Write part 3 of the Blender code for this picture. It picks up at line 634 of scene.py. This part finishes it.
..........
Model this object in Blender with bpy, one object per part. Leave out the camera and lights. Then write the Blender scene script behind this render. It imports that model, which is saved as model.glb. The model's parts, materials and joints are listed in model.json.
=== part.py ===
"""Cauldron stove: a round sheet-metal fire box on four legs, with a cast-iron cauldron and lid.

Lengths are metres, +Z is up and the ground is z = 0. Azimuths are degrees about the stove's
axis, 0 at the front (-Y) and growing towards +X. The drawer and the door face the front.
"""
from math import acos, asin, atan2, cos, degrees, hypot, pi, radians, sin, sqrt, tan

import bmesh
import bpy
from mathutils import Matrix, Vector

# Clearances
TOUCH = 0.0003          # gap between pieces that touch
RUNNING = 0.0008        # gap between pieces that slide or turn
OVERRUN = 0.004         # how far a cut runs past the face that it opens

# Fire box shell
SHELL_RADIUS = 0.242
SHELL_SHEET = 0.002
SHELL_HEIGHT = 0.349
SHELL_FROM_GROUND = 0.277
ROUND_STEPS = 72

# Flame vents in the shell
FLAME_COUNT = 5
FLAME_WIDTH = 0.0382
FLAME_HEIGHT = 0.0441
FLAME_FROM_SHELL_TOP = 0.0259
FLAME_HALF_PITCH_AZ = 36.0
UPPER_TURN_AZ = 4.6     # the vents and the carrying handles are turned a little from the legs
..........
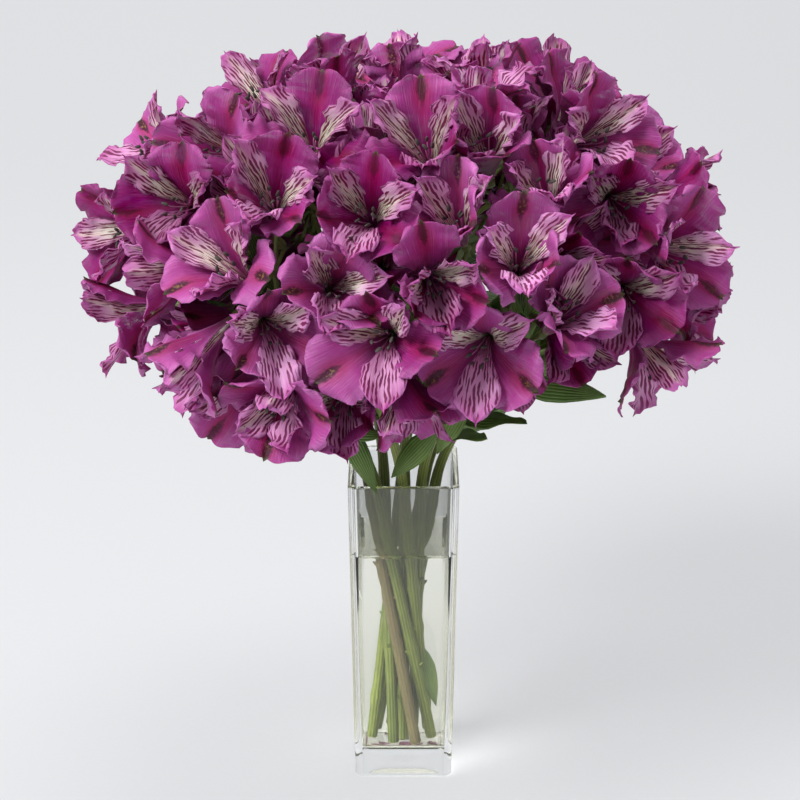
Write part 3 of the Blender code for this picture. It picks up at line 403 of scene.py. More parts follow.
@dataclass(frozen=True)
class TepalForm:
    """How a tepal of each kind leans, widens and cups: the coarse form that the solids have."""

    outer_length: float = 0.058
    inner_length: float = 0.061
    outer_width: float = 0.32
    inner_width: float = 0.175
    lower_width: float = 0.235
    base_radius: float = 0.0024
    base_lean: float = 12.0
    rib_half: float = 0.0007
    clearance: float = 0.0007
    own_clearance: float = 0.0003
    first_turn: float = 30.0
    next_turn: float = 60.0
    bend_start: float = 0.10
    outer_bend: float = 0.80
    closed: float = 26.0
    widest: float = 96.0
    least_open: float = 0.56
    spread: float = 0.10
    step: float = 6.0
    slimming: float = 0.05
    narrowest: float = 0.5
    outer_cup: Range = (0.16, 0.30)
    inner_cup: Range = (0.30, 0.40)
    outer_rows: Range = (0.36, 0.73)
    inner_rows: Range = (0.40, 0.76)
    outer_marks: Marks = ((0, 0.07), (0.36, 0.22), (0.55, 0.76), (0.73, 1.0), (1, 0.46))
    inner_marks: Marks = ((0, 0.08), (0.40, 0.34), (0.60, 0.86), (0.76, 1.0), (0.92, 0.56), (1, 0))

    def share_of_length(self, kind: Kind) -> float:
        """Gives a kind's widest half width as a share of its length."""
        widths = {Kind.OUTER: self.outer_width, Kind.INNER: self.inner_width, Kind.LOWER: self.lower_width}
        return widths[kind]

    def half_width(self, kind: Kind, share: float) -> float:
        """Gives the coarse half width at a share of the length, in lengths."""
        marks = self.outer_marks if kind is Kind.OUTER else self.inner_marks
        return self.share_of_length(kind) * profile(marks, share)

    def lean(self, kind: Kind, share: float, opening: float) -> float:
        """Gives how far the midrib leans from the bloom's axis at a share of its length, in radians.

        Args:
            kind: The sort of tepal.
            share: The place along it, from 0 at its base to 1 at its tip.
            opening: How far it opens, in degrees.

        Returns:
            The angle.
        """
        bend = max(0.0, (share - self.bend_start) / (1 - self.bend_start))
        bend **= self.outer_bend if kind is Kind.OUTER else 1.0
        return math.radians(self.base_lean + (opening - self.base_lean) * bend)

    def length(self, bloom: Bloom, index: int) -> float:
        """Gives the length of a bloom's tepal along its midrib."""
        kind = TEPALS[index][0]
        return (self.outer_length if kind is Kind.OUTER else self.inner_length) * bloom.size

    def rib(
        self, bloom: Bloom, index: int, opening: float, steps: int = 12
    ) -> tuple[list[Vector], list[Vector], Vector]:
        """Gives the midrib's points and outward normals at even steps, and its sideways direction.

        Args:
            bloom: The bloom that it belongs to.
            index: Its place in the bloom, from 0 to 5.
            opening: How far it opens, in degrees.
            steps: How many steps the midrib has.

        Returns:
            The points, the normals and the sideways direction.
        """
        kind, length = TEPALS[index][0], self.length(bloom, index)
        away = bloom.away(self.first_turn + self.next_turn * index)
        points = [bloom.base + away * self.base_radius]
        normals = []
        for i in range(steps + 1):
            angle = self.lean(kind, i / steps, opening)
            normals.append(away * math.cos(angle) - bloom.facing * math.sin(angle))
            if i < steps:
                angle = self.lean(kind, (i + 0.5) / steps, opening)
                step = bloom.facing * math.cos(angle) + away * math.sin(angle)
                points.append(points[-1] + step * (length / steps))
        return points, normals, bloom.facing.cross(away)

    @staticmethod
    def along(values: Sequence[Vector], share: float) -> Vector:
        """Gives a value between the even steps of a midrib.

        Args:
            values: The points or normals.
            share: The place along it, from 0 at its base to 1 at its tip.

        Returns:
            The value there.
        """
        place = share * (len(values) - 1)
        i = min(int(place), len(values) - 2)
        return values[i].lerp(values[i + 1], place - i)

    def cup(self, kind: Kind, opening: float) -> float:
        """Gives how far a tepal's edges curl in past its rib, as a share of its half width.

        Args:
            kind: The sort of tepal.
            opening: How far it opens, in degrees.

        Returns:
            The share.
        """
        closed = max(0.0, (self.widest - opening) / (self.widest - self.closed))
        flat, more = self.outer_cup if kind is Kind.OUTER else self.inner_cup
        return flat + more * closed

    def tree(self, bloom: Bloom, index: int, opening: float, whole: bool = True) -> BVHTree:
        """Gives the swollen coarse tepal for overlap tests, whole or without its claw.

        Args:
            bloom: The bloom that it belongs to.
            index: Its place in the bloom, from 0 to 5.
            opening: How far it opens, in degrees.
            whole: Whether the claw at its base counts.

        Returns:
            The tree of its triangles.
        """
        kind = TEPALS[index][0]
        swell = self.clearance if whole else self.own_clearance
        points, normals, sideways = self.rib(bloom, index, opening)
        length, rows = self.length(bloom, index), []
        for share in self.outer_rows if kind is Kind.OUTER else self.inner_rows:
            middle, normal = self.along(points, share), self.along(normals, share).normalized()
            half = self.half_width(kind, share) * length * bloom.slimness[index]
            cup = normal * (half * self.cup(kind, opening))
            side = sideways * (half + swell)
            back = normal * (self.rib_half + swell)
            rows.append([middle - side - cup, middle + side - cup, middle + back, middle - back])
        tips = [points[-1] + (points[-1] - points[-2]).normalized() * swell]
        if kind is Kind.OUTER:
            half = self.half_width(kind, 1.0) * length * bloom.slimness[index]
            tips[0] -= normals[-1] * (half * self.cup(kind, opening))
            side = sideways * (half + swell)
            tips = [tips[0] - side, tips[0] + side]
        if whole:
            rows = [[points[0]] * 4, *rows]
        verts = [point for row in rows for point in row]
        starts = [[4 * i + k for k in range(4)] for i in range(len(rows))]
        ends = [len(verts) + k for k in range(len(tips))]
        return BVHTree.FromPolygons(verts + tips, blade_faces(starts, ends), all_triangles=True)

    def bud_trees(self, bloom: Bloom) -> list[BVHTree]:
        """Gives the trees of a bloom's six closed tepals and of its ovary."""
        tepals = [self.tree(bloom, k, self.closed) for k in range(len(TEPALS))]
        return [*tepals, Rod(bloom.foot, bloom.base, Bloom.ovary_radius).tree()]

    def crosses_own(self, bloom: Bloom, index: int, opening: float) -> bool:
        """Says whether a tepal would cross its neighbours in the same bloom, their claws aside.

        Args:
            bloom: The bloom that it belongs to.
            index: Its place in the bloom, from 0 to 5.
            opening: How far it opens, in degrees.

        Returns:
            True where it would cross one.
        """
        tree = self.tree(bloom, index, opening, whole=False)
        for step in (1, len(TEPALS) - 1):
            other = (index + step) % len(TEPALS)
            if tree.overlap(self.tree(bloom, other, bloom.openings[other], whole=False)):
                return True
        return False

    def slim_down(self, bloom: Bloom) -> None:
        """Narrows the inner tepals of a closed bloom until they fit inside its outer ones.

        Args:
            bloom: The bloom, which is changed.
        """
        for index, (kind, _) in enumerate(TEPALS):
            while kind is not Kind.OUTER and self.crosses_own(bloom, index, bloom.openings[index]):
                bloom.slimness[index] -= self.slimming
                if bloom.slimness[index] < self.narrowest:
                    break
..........
■ Your instructions:
Identify the lines in the entries above that contain "picture", then copy them out.

■ Exercise answer:
Write part 3 of the Blender code for this picture. It picks up at line 634 of scene.py. This part finishes it.
Write part 3 of the Blender code for this picture. It picks up at line 403 of scene.py. More parts follow.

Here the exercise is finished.